**Set problem**
What follows is a listing. Return every line of it exactly.

━━━━━ Given data ━━━━━

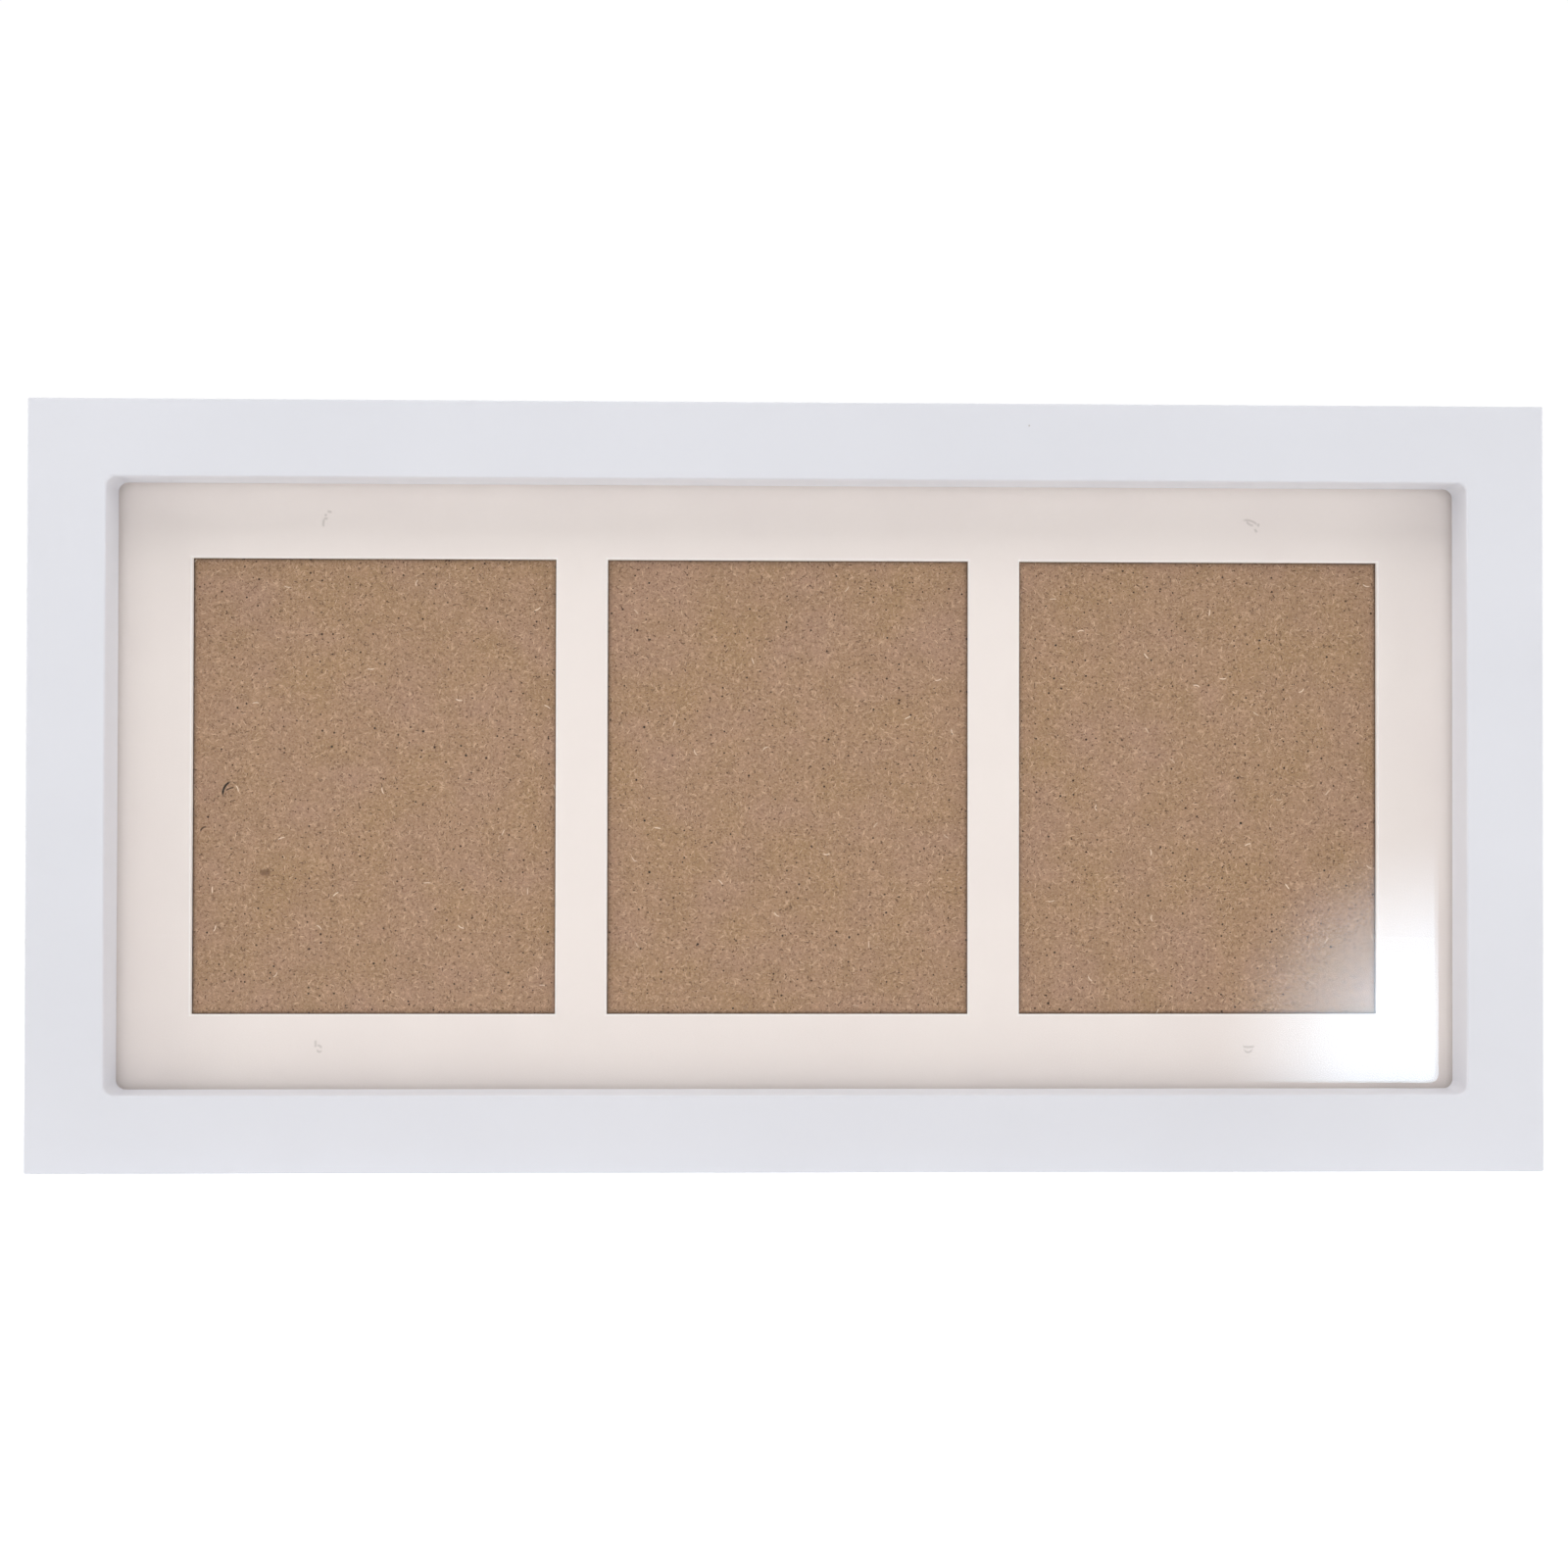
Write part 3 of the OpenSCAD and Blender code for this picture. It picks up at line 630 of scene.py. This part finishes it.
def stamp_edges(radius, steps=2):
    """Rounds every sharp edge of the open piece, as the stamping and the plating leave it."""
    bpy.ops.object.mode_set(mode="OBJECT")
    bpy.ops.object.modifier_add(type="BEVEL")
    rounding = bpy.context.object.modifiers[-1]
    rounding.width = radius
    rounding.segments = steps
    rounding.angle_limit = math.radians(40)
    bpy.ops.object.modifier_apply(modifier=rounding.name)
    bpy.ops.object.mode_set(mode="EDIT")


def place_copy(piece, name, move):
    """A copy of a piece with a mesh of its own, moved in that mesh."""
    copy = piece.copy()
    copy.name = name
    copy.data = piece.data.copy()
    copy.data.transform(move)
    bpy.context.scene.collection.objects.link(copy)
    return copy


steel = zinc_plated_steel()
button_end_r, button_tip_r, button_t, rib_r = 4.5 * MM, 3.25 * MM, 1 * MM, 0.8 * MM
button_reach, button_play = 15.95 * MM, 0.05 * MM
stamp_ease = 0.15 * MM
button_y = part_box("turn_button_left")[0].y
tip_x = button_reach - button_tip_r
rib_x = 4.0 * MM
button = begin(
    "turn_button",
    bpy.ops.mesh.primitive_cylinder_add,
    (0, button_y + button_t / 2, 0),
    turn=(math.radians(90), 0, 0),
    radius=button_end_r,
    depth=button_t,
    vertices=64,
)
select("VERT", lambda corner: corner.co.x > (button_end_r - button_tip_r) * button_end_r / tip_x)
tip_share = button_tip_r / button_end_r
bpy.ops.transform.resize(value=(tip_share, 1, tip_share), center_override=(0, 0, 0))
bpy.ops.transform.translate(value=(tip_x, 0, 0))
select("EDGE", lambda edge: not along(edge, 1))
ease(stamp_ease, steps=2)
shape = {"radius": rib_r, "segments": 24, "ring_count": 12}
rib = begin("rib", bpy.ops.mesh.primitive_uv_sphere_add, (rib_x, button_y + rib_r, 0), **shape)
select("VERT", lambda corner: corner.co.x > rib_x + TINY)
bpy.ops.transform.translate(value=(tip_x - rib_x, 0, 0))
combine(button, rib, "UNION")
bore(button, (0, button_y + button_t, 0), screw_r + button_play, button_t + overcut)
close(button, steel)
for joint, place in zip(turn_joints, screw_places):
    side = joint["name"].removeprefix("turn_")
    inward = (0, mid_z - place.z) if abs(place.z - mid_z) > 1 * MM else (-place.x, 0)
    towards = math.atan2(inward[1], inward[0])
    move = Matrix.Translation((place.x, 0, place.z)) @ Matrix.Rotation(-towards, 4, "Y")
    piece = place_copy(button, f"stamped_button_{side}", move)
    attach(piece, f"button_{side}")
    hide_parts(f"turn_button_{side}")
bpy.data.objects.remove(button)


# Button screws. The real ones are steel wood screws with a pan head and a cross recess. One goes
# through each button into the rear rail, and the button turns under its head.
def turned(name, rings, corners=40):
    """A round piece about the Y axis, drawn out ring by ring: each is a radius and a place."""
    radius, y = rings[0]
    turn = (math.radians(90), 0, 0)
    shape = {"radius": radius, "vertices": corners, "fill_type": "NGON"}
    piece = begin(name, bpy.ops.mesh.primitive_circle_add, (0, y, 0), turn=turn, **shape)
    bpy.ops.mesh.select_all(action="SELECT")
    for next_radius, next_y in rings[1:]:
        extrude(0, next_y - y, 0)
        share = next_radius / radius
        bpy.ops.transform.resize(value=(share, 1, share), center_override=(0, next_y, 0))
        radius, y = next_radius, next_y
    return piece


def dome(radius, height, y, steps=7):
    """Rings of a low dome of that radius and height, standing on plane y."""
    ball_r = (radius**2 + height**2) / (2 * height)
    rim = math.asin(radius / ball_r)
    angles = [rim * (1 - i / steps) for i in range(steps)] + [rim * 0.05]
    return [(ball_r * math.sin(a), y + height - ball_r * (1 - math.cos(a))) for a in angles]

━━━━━

**Answer to the task**
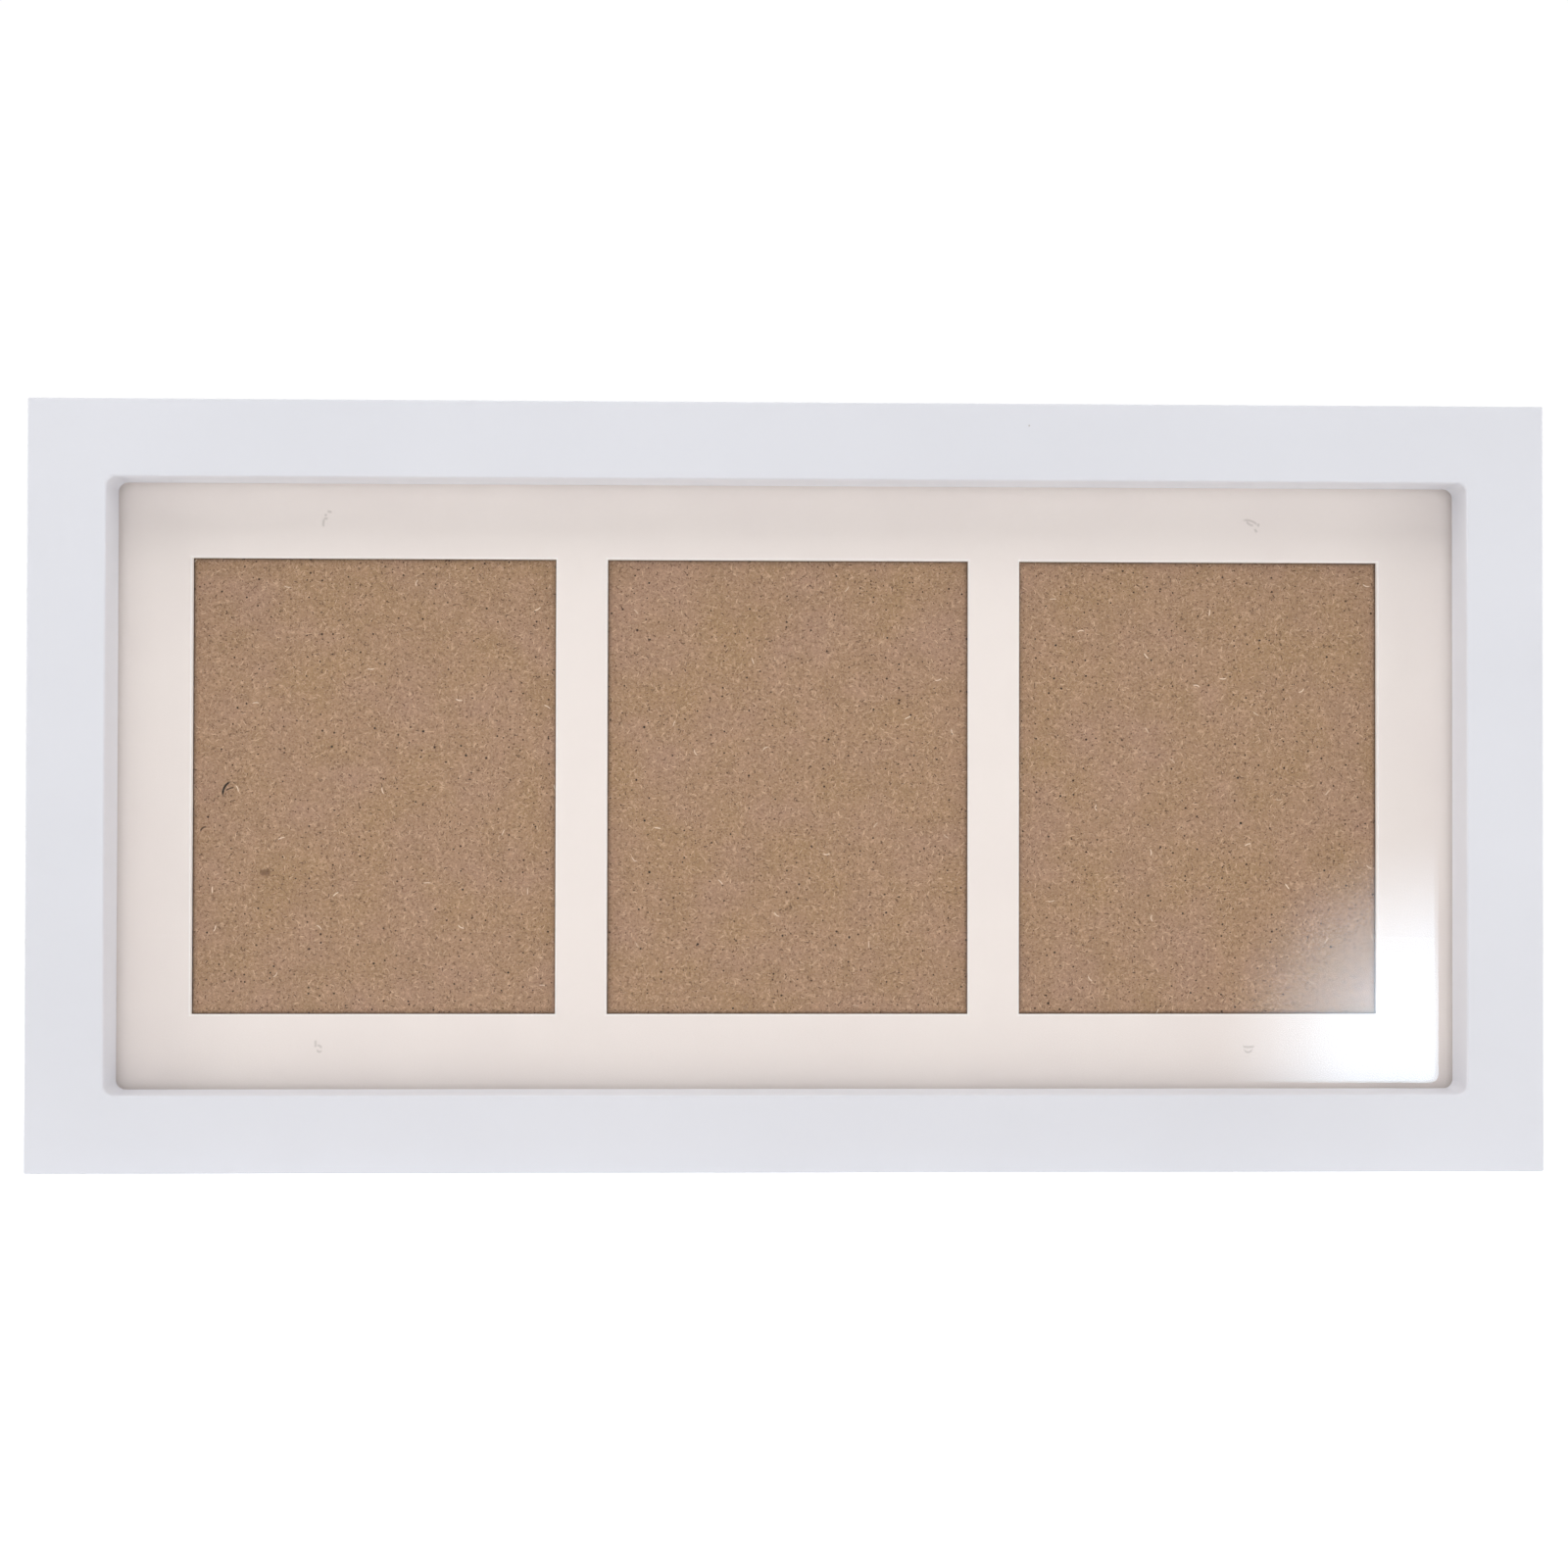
Write part 3 of the OpenSCAD and Blender code for this picture. It picks up at line 630 of scene.py. This part finishes it.
def stamp_edges(radius, steps=2):
    """Rounds every sharp edge of the open piece, as the stamping and the plating leave it."""
    bpy.ops.object.mode_set(mode="OBJECT")
    bpy.ops.object.modifier_add(type="BEVEL")
    rounding = bpy.context.object.modifiers[-1]
    rounding.width = radius
    rounding.segments = steps
    rounding.angle_limit = math.radians(40)
    bpy.ops.object.modifier_apply(modifier=rounding.name)
    bpy.ops.object.mode_set(mode="EDIT")


def place_copy(piece, name, move):
    """A copy of a piece with a mesh of its own, moved in that mesh."""
    copy = piece.copy()
    copy.name = name
    copy.data = piece.data.copy()
    copy.data.transform(move)
    bpy.context.scene.collection.objects.link(copy)
    return copy


steel = zinc_plated_steel()
button_end_r, button_tip_r, button_t, rib_r = 4.5 * MM, 3.25 * MM, 1 * MM, 0.8 * MM
button_reach, button_play = 15.95 * MM, 0.05 * MM
stamp_ease = 0.15 * MM
button_y = part_box("turn_button_left")[0].y
tip_x = button_reach - button_tip_r
rib_x = 4.0 * MM
button = begin(
    "turn_button",
    bpy.ops.mesh.primitive_cylinder_add,
    (0, button_y + button_t / 2, 0),
    turn=(math.radians(90), 0, 0),
    radius=button_end_r,
    depth=button_t,
    vertices=64,
)
select("VERT", lambda corner: corner.co.x > (button_end_r - button_tip_r) * button_end_r / tip_x)
tip_share = button_tip_r / button_end_r
bpy.ops.transform.resize(value=(tip_share, 1, tip_share), center_override=(0, 0, 0))
bpy.ops.transform.translate(value=(tip_x, 0, 0))
select("EDGE", lambda edge: not along(edge, 1))
ease(stamp_ease, steps=2)
shape = {"radius": rib_r, "segments": 24, "ring_count": 12}
rib = begin("rib", bpy.ops.mesh.primitive_uv_sphere_add, (rib_x, button_y + rib_r, 0), **shape)
select("VERT", lambda corner: corner.co.x > rib_x + TINY)
bpy.ops.transform.translate(value=(tip_x - rib_x, 0, 0))
combine(button, rib, "UNION")
bore(button, (0, button_y + button_t, 0), screw_r + button_play, button_t + overcut)
close(button, steel)
for joint, place in zip(turn_joints, screw_places):
    side = joint["name"].removeprefix("turn_")
    inward = (0, mid_z - place.z) if abs(place.z - mid_z) > 1 * MM else (-place.x, 0)
    towards = math.atan2(inward[1], inward[0])
    move = Matrix.Translation((place.x, 0, place.z)) @ Matrix.Rotation(-towards, 4, "Y")
    piece = place_copy(button, f"stamped_button_{side}", move)
    attach(piece, f"button_{side}")
    hide_parts(f"turn_button_{side}")
bpy.data.objects.remove(button)


# Button screws. The real ones are steel wood screws with a pan head and a cross recess. One goes
# through each button into the rear rail, and the button turns under its head.
def turned(name, rings, corners=40):
    """A round piece about the Y axis, drawn out ring by ring: each is a radius and a place."""
    radius, y = rings[0]
    turn = (math.radians(90), 0, 0)
    shape = {"radius": radius, "vertices": corners, "fill_type": "NGON"}
    piece = begin(name, bpy.ops.mesh.primitive_circle_add, (0, y, 0), turn=turn, **shape)
    bpy.ops.mesh.select_all(action="SELECT")
    for next_radius, next_y in rings[1:]:
        extrude(0, next_y - y, 0)
        share = next_radius / radius
        bpy.ops.transform.resize(value=(share, 1, share), center_override=(0, next_y, 0))
        radius, y = next_radius, next_y
    return piece


def dome(radius, height, y, steps=7):
    """Rings of a low dome of that radius and height, standing on plane y."""
    ball_r = (radius**2 + height**2) / (2 * height)
    rim = math.asin(radius / ball_r)
    angles = [rim * (1 - i / steps) for i in range(steps)] + [rim * 0.05]
    return [(ball_r * math.sin(a), y + height - ball_r * (1 - math.cos(a))) for a in angles]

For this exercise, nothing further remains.